Market economies operate based on the principles of supply and demand, with minimal government intervention. In this system, private individuals and businesses own the means of production, and economic decisions are driven by profit motives and competition. Prices are determined by the interactions between buyers and sellers in free markets, and resources are allocated based on consumer preferences and market forces. Market economies are known for fostering innovation, efficiency, and economic growth, but they can also lead to income inequality and require regulatory oversight to address market failures.

Mixed economies combine elements of command and market systems, blending government involvement with market mechanisms. In a mixed economy, both the private sector and the government play significant roles in shaping economic activity. Governments may regulate certain industries, provide public goods and services, or intervene to correct market inefficiencies while allowing private businesses to operate freely in other areas. Mixed economies aim to balance the benefits of market efficiency with the need for social welfare and equity.

Economic systems are not static and can evolve over time as societies adapt to changing circumstances, technological advancements, and shifting values. They are also influenced by globalization, which has led to increased interaction and integration among different economic systems. Understanding economic systems helps explain how societies manage scarcity, foster growth, and address the challenges of meeting diverse human needs. Each system has its strengths and weaknesses, and no single model universally satisfies the economic and social aspirations of every society.

Economic systems motivated by profit are those in which financial gain serves as the primary driver of economic activity, influencing decisions about production, distribution, and resource allocation. These systems rely on the profit motive to encourage individuals and businesses to innovate, increase efficiency, and meet consumer demands. Profit acts as a powerful incentive, pushing market participants to create value and improve their offerings to attract customers and remain competitive. The two primary economic systems where profit plays a central role are market economies and mixed economies, though the degree of profit motivation and its role within each system differ.

In a market economy, the pursuit of profit is the cornerstone of economic activity. This system operates on the principles of supply and demand, with minimal government intervention. Businesses and individuals own the means of production and make decisions about what to produce, how to produce it, and for whom, based on the potential for profit. Prices are determined by market forces, and businesses compete to offer goods and services that attract consumers. The profit motive in a market economy fosters innovation, as companies seek to develop new products, improve services, and adopt cost-effective methods to gain a competitive advantage. Entrepreneurs are encouraged to take risks and invest in ventures that they believe will yield financial returns, driving economic growth and technological advancement. The profit-driven nature of this system ensures that resources are allocated efficiently, as businesses are motivated to produce what consumers demand at prices they are willing to pay.

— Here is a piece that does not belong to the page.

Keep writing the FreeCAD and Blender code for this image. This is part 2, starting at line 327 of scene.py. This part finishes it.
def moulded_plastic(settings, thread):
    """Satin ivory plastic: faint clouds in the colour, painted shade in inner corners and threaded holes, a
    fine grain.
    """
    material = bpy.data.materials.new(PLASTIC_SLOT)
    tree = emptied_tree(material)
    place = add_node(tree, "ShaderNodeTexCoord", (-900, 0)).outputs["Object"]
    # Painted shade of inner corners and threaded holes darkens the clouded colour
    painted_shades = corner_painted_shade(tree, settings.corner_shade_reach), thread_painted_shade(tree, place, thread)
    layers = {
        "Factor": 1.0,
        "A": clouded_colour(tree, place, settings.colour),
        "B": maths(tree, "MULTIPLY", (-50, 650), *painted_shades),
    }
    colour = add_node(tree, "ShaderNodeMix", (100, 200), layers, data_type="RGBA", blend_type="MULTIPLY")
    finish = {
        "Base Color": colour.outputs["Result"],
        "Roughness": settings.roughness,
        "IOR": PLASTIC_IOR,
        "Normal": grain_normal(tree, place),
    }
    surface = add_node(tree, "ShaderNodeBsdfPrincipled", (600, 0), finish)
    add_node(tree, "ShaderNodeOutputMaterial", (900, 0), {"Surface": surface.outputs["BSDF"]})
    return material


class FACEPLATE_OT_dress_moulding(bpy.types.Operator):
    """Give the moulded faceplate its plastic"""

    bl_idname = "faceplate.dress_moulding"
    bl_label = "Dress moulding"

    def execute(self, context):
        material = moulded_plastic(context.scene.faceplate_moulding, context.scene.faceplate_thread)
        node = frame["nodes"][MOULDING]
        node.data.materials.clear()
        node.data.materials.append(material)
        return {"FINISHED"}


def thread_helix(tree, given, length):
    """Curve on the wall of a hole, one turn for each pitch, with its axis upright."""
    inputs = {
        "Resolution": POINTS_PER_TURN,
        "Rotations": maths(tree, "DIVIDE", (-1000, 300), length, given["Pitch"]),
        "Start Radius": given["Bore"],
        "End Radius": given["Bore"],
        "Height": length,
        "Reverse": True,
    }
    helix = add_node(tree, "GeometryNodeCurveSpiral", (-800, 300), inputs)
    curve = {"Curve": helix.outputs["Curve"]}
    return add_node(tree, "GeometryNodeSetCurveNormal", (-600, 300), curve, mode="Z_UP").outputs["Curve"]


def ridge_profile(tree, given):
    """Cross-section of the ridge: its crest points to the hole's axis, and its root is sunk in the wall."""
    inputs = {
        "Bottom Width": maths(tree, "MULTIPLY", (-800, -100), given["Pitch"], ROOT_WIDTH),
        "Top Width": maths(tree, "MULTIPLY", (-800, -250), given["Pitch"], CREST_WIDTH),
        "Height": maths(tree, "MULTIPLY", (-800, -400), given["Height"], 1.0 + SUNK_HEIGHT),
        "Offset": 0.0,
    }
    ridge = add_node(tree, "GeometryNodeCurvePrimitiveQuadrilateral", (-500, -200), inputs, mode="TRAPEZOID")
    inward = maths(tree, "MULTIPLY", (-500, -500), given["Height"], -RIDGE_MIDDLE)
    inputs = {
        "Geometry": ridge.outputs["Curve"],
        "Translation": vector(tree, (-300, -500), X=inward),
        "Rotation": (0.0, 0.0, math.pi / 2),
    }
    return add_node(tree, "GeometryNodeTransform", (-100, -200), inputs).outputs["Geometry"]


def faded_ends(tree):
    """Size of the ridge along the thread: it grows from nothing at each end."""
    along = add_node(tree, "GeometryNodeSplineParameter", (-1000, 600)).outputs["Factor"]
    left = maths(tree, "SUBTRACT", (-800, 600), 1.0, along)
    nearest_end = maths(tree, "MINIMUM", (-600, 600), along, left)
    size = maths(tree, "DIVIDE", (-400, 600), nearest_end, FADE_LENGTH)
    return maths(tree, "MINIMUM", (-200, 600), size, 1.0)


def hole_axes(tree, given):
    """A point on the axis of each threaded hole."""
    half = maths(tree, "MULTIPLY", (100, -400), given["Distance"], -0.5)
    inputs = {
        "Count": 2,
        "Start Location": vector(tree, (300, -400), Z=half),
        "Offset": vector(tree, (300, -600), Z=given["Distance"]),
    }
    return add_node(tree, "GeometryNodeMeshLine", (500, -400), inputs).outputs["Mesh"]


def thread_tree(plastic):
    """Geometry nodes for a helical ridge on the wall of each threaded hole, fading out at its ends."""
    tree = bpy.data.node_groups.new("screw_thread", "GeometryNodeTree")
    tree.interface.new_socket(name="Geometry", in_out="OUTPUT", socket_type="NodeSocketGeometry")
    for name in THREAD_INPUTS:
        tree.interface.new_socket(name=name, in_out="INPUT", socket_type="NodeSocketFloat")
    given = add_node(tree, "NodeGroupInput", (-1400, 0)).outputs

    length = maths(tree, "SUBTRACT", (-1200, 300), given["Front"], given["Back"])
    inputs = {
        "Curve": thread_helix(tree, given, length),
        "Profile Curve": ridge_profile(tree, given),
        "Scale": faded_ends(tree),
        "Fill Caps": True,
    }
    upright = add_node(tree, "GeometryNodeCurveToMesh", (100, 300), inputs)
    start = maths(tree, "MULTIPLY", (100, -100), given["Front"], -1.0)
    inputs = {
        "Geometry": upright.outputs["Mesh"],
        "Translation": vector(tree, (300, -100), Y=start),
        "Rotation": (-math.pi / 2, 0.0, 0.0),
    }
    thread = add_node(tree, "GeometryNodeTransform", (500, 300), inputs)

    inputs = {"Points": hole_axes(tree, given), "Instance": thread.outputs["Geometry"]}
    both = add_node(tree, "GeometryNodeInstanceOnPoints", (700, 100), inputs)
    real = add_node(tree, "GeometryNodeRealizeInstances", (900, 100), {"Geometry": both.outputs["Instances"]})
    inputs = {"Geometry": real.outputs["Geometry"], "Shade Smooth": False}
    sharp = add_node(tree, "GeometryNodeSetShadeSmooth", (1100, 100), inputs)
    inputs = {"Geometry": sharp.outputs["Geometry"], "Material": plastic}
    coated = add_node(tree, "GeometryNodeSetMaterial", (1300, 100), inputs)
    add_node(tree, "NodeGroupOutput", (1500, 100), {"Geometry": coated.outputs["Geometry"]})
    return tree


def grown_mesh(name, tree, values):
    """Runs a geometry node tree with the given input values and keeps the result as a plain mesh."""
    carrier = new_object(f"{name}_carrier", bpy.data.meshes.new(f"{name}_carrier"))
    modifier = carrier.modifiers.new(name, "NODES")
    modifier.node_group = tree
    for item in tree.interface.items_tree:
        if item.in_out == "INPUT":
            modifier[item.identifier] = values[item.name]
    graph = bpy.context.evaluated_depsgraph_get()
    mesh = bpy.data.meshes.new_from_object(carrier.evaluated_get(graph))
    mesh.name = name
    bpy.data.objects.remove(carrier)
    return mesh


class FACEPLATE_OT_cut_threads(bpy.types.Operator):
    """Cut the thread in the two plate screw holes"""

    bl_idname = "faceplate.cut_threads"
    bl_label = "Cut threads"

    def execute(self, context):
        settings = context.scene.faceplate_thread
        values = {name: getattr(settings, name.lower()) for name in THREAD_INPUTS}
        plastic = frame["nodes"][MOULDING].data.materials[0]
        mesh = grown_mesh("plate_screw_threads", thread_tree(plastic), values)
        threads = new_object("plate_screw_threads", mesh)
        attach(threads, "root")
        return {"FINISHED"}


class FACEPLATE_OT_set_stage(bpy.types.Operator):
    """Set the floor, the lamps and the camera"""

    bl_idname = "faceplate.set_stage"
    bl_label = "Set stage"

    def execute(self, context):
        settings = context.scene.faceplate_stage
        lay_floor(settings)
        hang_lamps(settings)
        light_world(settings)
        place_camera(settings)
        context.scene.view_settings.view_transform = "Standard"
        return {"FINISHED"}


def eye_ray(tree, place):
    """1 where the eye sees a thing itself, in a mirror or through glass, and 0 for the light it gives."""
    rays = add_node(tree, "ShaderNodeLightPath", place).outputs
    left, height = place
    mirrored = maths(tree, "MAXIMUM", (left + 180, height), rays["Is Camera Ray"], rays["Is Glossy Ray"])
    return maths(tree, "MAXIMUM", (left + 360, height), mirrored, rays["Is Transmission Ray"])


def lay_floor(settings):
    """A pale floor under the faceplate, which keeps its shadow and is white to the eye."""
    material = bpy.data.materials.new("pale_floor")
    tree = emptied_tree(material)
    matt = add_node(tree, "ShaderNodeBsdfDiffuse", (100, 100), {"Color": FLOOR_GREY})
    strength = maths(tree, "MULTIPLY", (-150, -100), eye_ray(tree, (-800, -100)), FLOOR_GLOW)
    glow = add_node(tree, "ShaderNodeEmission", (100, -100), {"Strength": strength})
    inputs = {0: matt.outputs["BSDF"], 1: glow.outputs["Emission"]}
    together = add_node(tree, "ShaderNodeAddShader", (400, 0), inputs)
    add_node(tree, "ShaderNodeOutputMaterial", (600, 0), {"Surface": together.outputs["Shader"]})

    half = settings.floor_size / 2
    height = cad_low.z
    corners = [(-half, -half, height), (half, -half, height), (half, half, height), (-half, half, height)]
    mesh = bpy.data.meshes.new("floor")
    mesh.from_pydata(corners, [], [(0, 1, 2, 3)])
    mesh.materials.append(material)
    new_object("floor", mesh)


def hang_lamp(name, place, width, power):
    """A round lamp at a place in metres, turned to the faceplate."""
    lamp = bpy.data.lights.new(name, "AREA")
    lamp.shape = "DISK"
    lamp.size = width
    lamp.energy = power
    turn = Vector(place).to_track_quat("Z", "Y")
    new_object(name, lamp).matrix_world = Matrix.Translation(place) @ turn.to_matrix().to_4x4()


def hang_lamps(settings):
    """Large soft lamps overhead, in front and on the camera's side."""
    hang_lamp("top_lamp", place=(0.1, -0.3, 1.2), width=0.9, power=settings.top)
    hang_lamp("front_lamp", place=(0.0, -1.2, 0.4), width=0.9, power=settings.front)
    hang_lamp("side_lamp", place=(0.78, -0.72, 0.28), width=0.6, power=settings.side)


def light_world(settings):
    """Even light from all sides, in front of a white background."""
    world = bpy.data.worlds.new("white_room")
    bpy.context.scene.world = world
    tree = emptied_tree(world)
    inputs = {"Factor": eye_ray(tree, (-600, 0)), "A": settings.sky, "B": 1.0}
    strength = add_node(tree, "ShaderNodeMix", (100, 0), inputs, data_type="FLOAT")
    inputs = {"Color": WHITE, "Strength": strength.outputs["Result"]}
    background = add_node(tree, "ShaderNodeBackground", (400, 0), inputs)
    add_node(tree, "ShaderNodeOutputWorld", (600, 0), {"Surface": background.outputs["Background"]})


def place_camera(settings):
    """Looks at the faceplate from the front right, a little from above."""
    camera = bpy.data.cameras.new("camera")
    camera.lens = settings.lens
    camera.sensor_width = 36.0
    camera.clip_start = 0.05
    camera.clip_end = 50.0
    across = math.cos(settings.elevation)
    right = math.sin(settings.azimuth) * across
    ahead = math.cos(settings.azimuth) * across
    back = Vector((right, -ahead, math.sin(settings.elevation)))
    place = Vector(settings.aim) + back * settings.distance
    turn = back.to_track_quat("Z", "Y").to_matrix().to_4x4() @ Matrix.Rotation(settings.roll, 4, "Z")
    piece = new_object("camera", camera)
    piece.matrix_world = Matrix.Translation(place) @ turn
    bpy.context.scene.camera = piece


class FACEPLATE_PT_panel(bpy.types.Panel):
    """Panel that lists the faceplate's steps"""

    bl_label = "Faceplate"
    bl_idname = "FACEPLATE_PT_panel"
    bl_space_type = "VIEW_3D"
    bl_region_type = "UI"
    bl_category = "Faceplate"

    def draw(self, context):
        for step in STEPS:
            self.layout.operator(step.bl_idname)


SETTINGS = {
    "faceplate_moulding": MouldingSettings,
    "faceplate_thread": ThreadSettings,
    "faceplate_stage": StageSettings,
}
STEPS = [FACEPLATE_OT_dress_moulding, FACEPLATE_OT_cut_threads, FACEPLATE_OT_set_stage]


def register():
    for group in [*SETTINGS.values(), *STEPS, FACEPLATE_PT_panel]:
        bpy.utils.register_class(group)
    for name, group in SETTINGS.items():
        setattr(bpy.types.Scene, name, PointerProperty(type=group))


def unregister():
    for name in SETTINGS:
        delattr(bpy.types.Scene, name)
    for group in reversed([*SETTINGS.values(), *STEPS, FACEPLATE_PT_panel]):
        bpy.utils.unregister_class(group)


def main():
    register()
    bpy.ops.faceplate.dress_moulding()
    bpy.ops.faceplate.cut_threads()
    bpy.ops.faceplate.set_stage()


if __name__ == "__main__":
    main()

Mixed economies, on the other hand, combine elements of market economies and command economies, creating a hybrid structure where profit plays a significant but not exclusive role. In a mixed economy, private businesses and individuals operate with a focus on profit, much like in a market economy. However, the government also plays a role in regulating certain industries, providing public goods and services, and addressing social and economic inequalities. While private sector participants in a mixed economy are motivated by profit, government intervention ensures that other societal goals, such as environmental protection, public health, and equitable access to resources, are also prioritized. For example, in a mixed economy, a private company may aim to maximize its profits through innovation and efficiency, but it may also be required to comply with government regulations that safeguard worker rights or limit environmental harm. This balance allows mixed economies to harness the benefits of the profit motive while mitigating some of its potential negative consequences, such as income inequality or resource exploitation.

The profit motive in these systems creates dynamic and adaptive economies. Businesses compete to meet consumer needs and are rewarded with financial gains when they succeed. This competition drives economic growth, as it encourages productivity and the efficient use of resources. At the same time, the pursuit of profit can lead to challenges, such as income inequality, environmental degradation, or monopolistic practices, if left unchecked. In mixed economies, the presence of government oversight helps address these issues by imposing regulations, redistributing wealth, or providing public goods and services that the market may not adequately supply.

In contrast, other economic systems, such as command economies or traditional economies, are less influenced by profit. In command economies, decisions about production and distribution are centrally planned by the government, and the focus is often on achieving societal goals, such as equality or industrial development, rather than maximizing individual financial gain. Similarly, traditional economies, which rely on customs and subsistence, prioritize meeting the basic needs of the community over generating profits.

In profit-driven economic systems like market and mixed economies, the role of financial gain as a motivator is central to their functioning. These systems thrive on the interplay of innovation, competition, and efficiency, as businesses seek to maximize returns while navigating the demands of consumers and the broader economic environment. By channeling the profit motive into productive activities, these systems create opportunities for economic growth, technological advancement, and improved standards of living, making them key drivers of modern economic development.